TASK PROMPT: Restate word for word the lines of the records below, starting at the line that contains "wedge_middle = Vector((0, *incentre))" and ending at the line that contains "before = set(bpy.data.objects)", with both of those lines included and nothing else.

SOURCE DATA:
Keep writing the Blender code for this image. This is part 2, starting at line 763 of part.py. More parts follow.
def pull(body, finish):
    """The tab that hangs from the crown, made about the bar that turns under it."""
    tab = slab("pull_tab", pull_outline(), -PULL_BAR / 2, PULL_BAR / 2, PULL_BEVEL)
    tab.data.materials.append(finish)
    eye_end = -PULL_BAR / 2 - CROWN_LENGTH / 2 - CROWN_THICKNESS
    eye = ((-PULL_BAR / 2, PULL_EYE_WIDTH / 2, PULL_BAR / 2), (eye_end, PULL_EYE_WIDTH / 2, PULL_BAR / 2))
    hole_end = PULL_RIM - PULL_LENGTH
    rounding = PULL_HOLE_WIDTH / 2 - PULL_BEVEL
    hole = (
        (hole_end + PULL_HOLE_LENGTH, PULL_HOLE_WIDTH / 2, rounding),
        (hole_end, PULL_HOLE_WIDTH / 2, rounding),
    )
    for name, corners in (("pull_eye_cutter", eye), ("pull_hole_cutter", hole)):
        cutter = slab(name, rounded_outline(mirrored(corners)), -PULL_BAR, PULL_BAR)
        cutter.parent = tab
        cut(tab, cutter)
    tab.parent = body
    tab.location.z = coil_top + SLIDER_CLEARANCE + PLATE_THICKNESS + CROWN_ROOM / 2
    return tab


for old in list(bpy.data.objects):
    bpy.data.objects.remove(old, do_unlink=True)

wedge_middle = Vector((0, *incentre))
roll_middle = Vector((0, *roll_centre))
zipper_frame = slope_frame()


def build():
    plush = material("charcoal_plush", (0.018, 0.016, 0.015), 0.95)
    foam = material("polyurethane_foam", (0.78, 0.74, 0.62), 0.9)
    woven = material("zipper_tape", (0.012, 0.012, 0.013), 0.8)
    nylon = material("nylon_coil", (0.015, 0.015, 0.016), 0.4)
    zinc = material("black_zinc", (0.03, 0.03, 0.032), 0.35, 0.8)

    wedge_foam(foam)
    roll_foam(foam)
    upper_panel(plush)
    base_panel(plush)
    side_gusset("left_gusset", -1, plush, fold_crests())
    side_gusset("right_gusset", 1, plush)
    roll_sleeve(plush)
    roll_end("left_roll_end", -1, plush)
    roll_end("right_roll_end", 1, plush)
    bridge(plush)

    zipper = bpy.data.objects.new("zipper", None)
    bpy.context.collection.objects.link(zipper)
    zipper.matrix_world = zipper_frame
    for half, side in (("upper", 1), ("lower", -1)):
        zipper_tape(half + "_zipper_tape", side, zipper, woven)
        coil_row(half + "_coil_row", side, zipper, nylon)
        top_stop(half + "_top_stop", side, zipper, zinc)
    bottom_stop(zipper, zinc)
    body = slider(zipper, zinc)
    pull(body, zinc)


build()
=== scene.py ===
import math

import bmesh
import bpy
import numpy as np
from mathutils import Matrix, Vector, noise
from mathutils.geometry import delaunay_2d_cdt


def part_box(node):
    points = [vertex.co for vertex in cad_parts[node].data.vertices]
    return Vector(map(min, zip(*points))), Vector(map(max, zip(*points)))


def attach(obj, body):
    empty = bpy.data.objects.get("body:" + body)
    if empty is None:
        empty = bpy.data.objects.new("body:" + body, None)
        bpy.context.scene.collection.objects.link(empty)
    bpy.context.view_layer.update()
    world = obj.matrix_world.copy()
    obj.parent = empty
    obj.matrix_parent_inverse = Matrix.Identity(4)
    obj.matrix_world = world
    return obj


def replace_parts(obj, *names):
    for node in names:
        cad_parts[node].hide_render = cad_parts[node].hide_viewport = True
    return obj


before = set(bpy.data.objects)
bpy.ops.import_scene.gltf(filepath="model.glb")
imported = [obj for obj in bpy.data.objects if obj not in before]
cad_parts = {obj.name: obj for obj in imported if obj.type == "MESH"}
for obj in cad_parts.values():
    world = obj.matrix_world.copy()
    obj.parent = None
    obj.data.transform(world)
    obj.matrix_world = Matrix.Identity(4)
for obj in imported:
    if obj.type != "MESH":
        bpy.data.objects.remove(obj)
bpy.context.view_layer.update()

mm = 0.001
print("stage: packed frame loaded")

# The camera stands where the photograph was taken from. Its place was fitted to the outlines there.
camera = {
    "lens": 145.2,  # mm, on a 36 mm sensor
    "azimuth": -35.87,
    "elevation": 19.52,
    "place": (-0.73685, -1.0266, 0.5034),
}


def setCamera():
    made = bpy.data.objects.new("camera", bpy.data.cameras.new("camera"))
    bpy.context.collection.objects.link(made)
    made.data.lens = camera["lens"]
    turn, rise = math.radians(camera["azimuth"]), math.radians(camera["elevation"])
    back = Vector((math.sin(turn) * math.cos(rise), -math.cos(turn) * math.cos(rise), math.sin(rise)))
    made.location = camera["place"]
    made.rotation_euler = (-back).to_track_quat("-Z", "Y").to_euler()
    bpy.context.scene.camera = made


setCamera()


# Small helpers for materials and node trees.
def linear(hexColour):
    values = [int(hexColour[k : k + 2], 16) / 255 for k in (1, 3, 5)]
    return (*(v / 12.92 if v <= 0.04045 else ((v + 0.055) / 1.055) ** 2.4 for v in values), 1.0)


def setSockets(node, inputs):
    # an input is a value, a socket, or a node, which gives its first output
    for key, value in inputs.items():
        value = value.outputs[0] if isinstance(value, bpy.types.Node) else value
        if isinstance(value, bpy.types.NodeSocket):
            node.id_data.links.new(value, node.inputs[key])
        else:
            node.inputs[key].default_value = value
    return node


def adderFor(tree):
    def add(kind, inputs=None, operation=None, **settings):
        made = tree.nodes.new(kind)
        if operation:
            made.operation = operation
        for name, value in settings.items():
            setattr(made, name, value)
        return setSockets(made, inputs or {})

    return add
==
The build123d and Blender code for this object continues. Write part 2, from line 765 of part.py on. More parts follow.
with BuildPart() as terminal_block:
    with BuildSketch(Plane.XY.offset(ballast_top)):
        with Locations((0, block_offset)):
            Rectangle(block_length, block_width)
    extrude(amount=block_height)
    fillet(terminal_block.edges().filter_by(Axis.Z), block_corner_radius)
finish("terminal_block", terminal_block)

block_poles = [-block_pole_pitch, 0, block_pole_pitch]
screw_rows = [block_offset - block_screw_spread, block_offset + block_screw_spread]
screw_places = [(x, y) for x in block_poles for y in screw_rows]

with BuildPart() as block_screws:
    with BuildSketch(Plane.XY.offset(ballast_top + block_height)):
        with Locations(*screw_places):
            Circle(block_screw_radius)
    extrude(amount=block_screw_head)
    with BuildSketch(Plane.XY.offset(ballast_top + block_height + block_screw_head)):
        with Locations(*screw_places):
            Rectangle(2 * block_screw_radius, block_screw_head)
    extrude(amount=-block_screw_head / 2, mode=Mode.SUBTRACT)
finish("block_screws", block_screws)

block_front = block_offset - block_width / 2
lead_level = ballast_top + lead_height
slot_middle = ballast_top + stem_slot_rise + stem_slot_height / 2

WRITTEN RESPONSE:
wedge_middle = Vector((0, *incentre))
roll_middle = Vector((0, *roll_centre))
zipper_frame = slope_frame()


def build():
    plush = material("charcoal_plush", (0.018, 0.016, 0.015), 0.95)
    foam = material("polyurethane_foam", (0.78, 0.74, 0.62), 0.9)
    woven = material("zipper_tape", (0.012, 0.012, 0.013), 0.8)
    nylon = material("nylon_coil", (0.015, 0.015, 0.016), 0.4)
    zinc = material("black_zinc", (0.03, 0.03, 0.032), 0.35, 0.8)

    wedge_foam(foam)
    roll_foam(foam)
    upper_panel(plush)
    base_panel(plush)
    side_gusset("left_gusset", -1, plush, fold_crests())
    side_gusset("right_gusset", 1, plush)
    roll_sleeve(plush)
    roll_end("left_roll_end", -1, plush)
    roll_end("right_roll_end", 1, plush)
    bridge(plush)

    zipper = bpy.data.objects.new("zipper", None)
    bpy.context.collection.objects.link(zipper)
    zipper.matrix_world = zipper_frame
    for half, side in (("upper", 1), ("lower", -1)):
        zipper_tape(half + "_zipper_tape", side, zipper, woven)
        coil_row(half + "_coil_row", side, zipper, nylon)
        top_stop(half + "_top_stop", side, zipper, zinc)
    bottom_stop(zipper, zinc)
    body = slider(zipper, zinc)
    pull(body, zinc)


build()
=== scene.py ===
import math

import bmesh
import bpy
import numpy as np
from mathutils import Matrix, Vector, noise
from mathutils.geometry import delaunay_2d_cdt


def part_box(node):
    points = [vertex.co for vertex in cad_parts[node].data.vertices]
    return Vector(map(min, zip(*points))), Vector(map(max, zip(*points)))


def attach(obj, body):
    empty = bpy.data.objects.get("body:" + body)
    if empty is None:
        empty = bpy.data.objects.new("body:" + body, None)
        bpy.context.scene.collection.objects.link(empty)
    bpy.context.view_layer.update()
    world = obj.matrix_world.copy()
    obj.parent = empty
    obj.matrix_parent_inverse = Matrix.Identity(4)
    obj.matrix_world = world
    return obj


def replace_parts(obj, *names):
    for node in names:
        cad_parts[node].hide_render = cad_parts[node].hide_viewport = True
    return obj


before = set(bpy.data.objects)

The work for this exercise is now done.